Encore est-ce plus au nom de la compassion due aux victimes, de la justice cette fois, que par souci de l'équité, du respect des procédures et de la modernisation de l'institution judiciaire.
Comment expliquer autrement cet étrange épisode de l'affaire d'Outreau, qui vit le procureur général de Paris tenir une conférence de presse, dans la salle d'audience de la cour d'assises, afin de présenter ses excuses à des acquittés qui ne l'étaient pas encore ? Les jurés en eurent connaissance par le journal télévisé de vingt heures, avant de revenir délibérer le lendemain matin. À l'évidence, exorciser le malheur est plus important que rendre la justice sereinement.
Particulièrement significatif aussi est le soin pris par M. Sarkozy de mêler toutes les victimes, comme si leur malheur avait la même origine : « Ce soir, il nous faut penser bien sûr aux innocents d'Outreau, mais aussi à Patrick Dils, aux disparues de l'Yonne, à la famille de Nelly Cremel, à ces parents d'enfants assassinés parce qu'on a laissé vivre à côté d'eux des monstres que ni la justice ni la psychiatrie ne savent traiter ».

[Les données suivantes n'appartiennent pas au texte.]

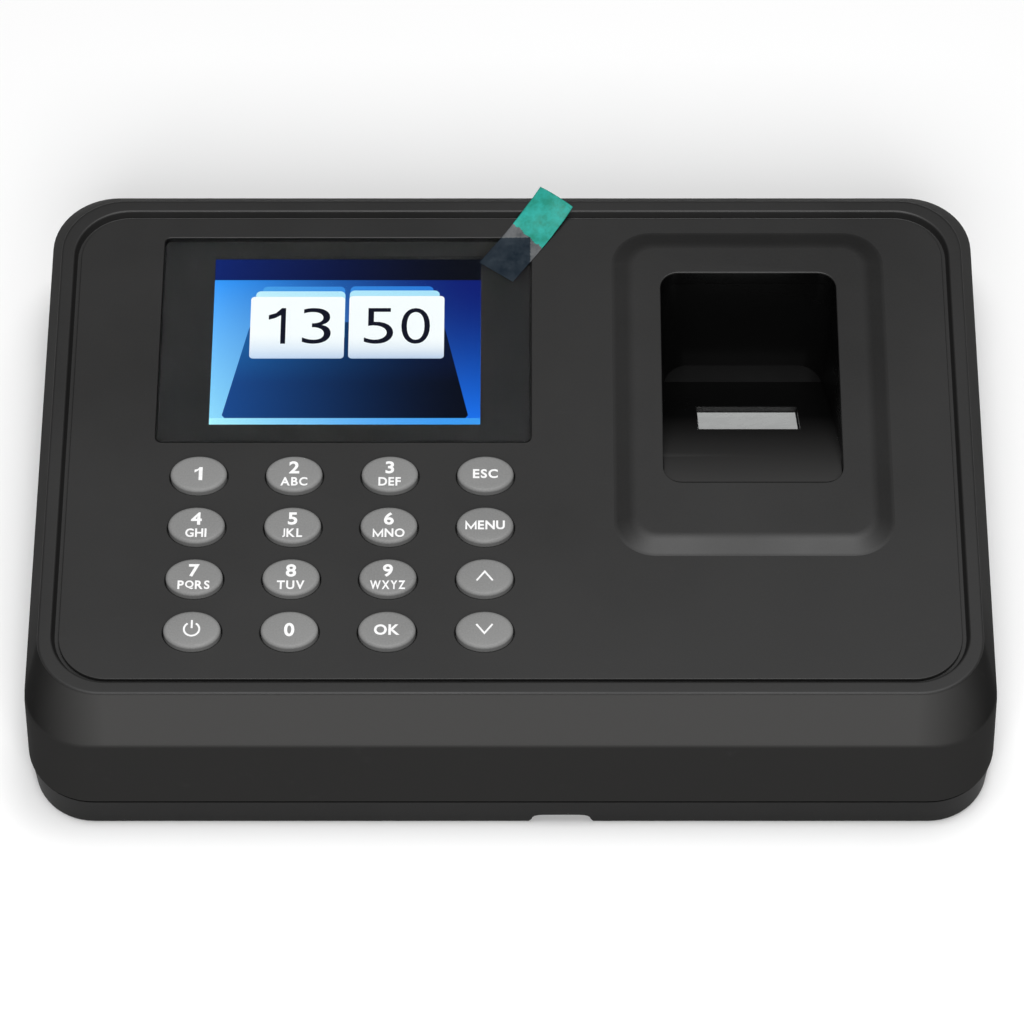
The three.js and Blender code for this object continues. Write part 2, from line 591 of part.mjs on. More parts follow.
const speaker = () => turned([
  [0, COVER_FLOOR + GAP],
  [SPEAKER.radius, COVER_FLOOR + GAP],
  [SPEAKER.radius, COVER_FLOOR + GAP + 1.6],
  [SPEAKER.magnet + 1.5, COVER_FLOOR + GAP + 3],
  [SPEAKER.magnet, COVER_FLOOR + GAP + 3],
  [SPEAKER.magnet, COVER_FLOOR + SPEAKER.depth],
  [0, COVER_FLOOR + SPEAKER.depth],
], 28).translate([SPEAKER.x, SPEAKER.y, 0]);

const speakerCable = () => {
  const route = new THREE.CatmullRomCurve3([
    new THREE.Vector3(SPEAKER.x + 11.6, SPEAKER.y, 6),
    new THREE.Vector3(SPEAKER.x + 15, SPEAKER.y + 1, 9),
    new THREE.Vector3(SPEAKER.x + 19, SPEAKER.y + 4, 17),
    new THREE.Vector3(SPEAKER.x + 20, SPEAKER.y + 6, 24),
    new THREE.Vector3(SPEAKER.x + 20, SPEAKER.y + 6, MAIN_BOARD.z - GAP),
  ]);
  const options = { steps: 16, extrudePath: route, bevelEnabled: false };
  return solid(new THREE.ExtrudeGeometry(oval(1.1, 0.7, 8), options));
};

const underBoard = (x, y, halfX, halfY, thickness) => {
  const top = MAIN_BOARD.z - 0.2;
  return block(x - halfX, x + halfX, y - halfY, y + halfY, top - thickness, top);
};

const CELL = { x: -2, y: 30, radius: 10, thickness: 3.2 };

const cellHolder = () => {
  const top = MAIN_BOARD.z - 0.2;
  return cut(
    post(CELL.x, CELL.y, top - 5, top, CELL.radius + 1.8, 28),
    post(CELL.x, CELL.y, top - 5 - PAST, top - 1.2, CELL.radius + GAP, 28),
  );
};

const coinCell = () => {
  const top = MAIN_BOARD.z - 0.2 - 1.2 - GAP;
  return post(CELL.x, CELL.y, top - CELL.thickness, top, CELL.radius, 28);
};

// ---------------------------------------------------------------- fasteners

const screw = (kind, x, y, z) => {
  const body = turned([
    [0, 0],
    [kind.head * 0.86, 0],
    [kind.head, kind.headHeight * 0.45],
    [kind.head, kind.headHeight],
    [kind.shank, kind.headHeight],
    [kind.shank, kind.headHeight + kind.length - 1],
    [0, kind.headHeight + kind.length],
  ], 16);
  const slot = kind.head * 0.55;
  const cross = joined(block(-slot, slot, -0.3, 0.3, -1, 0.8), block(-0.3, 0.3, -slot, slot, -1, 0.8));
  return cut(body, cross).translate([x, y, z]);
};

// ---------------------------------------------------------------- assembly

const finish = (color, roughness, metalness = 0) => (
  () => new THREE.MeshStandardMaterial({ color, roughness, metalness })
);
const blackPlastic = finish(0x2c2c2c, 0.6);
const guidePlastic = finish(0x1c1c1c, 0.55);
const greyKey = finish(0x808080, 0.45);
const glossBlack = finish(0x131415, 0.12);
const clearFilm = finish(0xc8d2d8, 0.2);
const tealTape = finish(0x0a8f76, 0.45);
const displayGlass = finish(0x1d4fb0, 0.2);
const whitePlastic = finish(0xd8d8d4, 0.5);
const circuitBoard = finish(0x14512e, 0.5);
const silicone = finish(0x5f6468, 0.75);
const polyimide = finish(0xb0701c, 0.4);
const opticalGlass = finish(0xc9d2d8, 0.05);
const steel = finish(0xb6b8bb, 0.3, 1);
const chipBlack = finish(0x161616, 0.5);
const cableGrey = finish(0x9c9c9c, 0.6);

const terminal = new THREE.Group();

const add = (name, shape, material) => {
  const { numProp, vertProperties, triVerts } = shape.getMesh();
  const geometry = new THREE.BufferGeometry();
  const position = vertProperties.filter((_, i) => i % numProp < 3);
  geometry.setAttribute('position', new THREE.BufferAttribute(position, 3));
  geometry.setIndex(new THREE.BufferAttribute(triVerts, 1));
  geometry.computeVertexNormals();
  const mesh = new THREE.Mesh(geometry, material());
  mesh.name = name;
  terminal.add(mesh);
};

const SIDE_NAMES = ['front_left', 'front_right', 'back_left', 'back_right'];

add('front_shell', frontShell(), blackPlastic);
add('rear_cover', rearCover(), blackPlastic);
add('display_window', displayWindow(), glossBlack);
add('screen_film', screenFilm(), clearFilm);
add('film_pull_tab', filmTab(), tealTape);
add('lcd_panel', lcdPanel(), displayGlass);
add('lcd_backlight', lcdBacklight(), whitePlastic);
add('lcd_holder', lcdHolder(), whitePlastic);
add('lcd_flex_cable', lcdFlex(), polyimide);
add('keypad_mat', keypadMat(), silicone);
keyPlaces.forEach(({ name, x, y }) => add(name, keyShape().translate([x, y, 0]), greyKey));
add('finger_guide', fingerGuide(), guidePlastic);
add('sensor_glass', sensorGlass(), opticalGlass);
add('sensor_housing', sensorHousing(), chipBlack);
add('sensor_board', sensorBoard(), circuitBoard);
add('sensor_cable', sensorCable(), cableGrey);
add('main_board', mainBoard(), circuitBoard);
add('processor_chip', underBoard(-40, 10, 8, 8, 1.4), chipBlack);
add('memory_chip', underBoard(-18, 10, 6, 4, 1.2), chipBlack);
add('coin_cell_holder', cellHolder(), whitePlastic);
add('coin_cell', coinCell(), steel);
add('port_board', portBoard(), circuitBoard);
add('port_cable', portCable(), cableGrey);
add('usb_port', usbPort(), steel);
add('dc_jack', dcJack(), chipBlack);
add('speaker', speaker(), chipBlack);
add('speaker_cable', speakerCable(), chipBlack);
CASE_SCREWS.forEach(([x, y], i) => (
  add(`case_screw_${SIDE_NAMES[i]}`, screw(CASE_SCREW, x, y, 0.5), steel)
));
MAIN_BOARD_HOLES.forEach(([x, y], i) => {
  const seat = MAIN_BOARD.z - GAP - BOARD_SCREW.headHeight;
  add(`board_screw_${SIDE_NAMES[i]}`, screw({ ...BOARD_SCREW, length: 6 }, x, y, seat), steel);
});
GUIDE_SCREWS.forEach(([x, y], i) => {
  const seat = GUIDE_TAB.z - GAP - BOARD_SCREW.headHeight;
  add(`guide_screw_${['front', 'back'][i]}`, screw({ ...BOARD_SCREW, length: 5.2 }, x, y, seat), steel);
});
PORT_BOARD_HOLES.forEach(([x, y], i) => {
  const seat = PORT_BOARD.z + BOARD + GAP + BOARD_SCREW.headHeight;
  const upright = screw({ ...BOARD_SCREW, length: 6 }, 0, 0, 0).rotate([180, 0, 0]);
  add(`port_board_screw_${['left', 'right'][i]}`, upright.translate([x, y, seat]), steel);
});

export default terminal;
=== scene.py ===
import json
import math

import bmesh
import bpy
from mathutils import Matrix, Vector

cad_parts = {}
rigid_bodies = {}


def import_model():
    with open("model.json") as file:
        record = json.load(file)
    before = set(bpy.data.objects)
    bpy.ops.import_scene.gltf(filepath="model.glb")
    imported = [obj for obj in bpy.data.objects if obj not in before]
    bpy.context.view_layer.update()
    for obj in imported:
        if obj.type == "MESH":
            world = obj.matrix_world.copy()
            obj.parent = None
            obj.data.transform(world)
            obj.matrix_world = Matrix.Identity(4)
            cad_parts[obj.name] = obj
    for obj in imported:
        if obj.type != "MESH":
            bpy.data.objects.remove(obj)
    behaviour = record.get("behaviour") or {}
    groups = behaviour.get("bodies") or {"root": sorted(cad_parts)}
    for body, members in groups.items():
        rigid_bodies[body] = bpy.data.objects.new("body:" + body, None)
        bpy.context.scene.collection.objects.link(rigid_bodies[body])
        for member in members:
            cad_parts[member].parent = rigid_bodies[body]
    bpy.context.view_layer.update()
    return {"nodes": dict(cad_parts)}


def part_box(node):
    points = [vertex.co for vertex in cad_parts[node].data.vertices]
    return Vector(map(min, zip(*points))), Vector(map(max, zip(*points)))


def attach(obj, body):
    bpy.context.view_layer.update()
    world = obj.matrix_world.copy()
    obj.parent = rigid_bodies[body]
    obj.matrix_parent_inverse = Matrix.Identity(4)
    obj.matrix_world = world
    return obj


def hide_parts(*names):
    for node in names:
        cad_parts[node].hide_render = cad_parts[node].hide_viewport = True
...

Or là est justement le problème !
Le procès d'Outreau, au cours duquel près d'une soixantaine de magistrats a eu à se prononcer sur la solidité de l'accusation, montre qu'il n'est pas toujours facile de distinguer le « monstre » de l'innocent et que le risque d'erreur existe, même dans les affaires apparemment les plus simples. En l'espèce, les sévices abjects dont les enfants ont été victimes étaient bien réels.
Si, finalement, entre les décisions de la Cour d'appel de Saint-Omer et celle de Paris, treize acquittements ont été prononcés, quatre condamnations ont été infligées, allant de quatre ans à vingt ans de réclusion criminelle.
Séparer le bon grain de l'ivraie revient toujours à choisir entre innocenter un accusé au risque de libérer un « monstre », ou condamner un individu au risque d'écraser un innocent. Ce dilemme est soigneusement occulté, et les projets de loi que nous examinons aujourd'hui ne font pas exception à la règle.
Tant que le principe de sécurité maximale neutralisera dans les faits celui de la présomption d'innocence, on pourra améliorer tant qu'on le voudra la formation des magistrats ou la procédure, multiplier les regards sur l'activité du juge d'instruction, on n'évitera pas les désastres judiciaires et encore moins les « Outreau silencieux ».
Les propos qu'a tenus Mme Mondineu-Hederer devant la commission d'enquête parlementaire ont valeur générale : « Il nous faut concilier le principe prioritaire de la liberté et celui de la sécurité. En 2000, le climat général est à la prédominance de la liberté. Le vote de la loi Guigou sur la présomption d'innocence a illustré cette prédominance. Le principe de présomption d'innocence est inscrit dans l'article préliminaire du code de procédure pénale. Mais très vite, le climat change, l'accent est mis sur la sécurité. Les personnes en liberté mises en examen commettent d'autres faits et l'on montre du doigt le juge qui les a mis dehors. Et pourtant, dès que les nécessités de l'instruction ne l'exigent plus, rien ne devrait s'opposer à la remise en liberté. Et il faut accepter de prendre le risque de mettre des mis en examen, peut-être coupables, en liberté. »
Les sociétés démocratiques - c'est même à cela, entre autres, qu'on les reconnaît - qui se trouvent placées devant le dilemme d'avoir à choisir entre principe de présomption d'innocence et principe de présomption de dangerosité optent pour la première solution. Celles qui ne sont pas démocratiques, ou qui ne le sont plus, préfèrent la seconde option. Nous, nous hésitons, sapant ainsi les bases de toutes nos constructions juridiques.
L'obligation de se donner le temps de trancher justifierait à elle seule de remettre sur le métier toute réforme de la procédure pénale et même de la formation des magistrats, d'autant que ladite réforme n'est qu'une nouvelle contribution à l'instabilité juridique, sans portée significative.
Il est un signe qui ne trompe pas : parmi les quatre-vingts propositions de la commission d'enquête parlementaire d'Outreau, seule une vingtaine est reprise, dont sept partiellement, et ce sont, évidemment, les moins novatrices. Exit la rénovation du CSM, exit la séparation des fonctions de magistrat du parquet et de magistrat du siège, exit l'amélioration du droit de réponse dans le secteur audiovisuel, exit l'accès au dossier de l'avocat dès lors que la garde à vue est prolongée, exit le droit à la contre-expertise, etc.
En revanche, sur la pression du ministre de l'intérieur, l'enregistrement audiovisuel, prévu pour les gardes à vue, est étendu aux auditions du juge d'instruction, alors que la présence du greffier et de l'avocat du prévenu rend cette situation très différente de la garde à vue.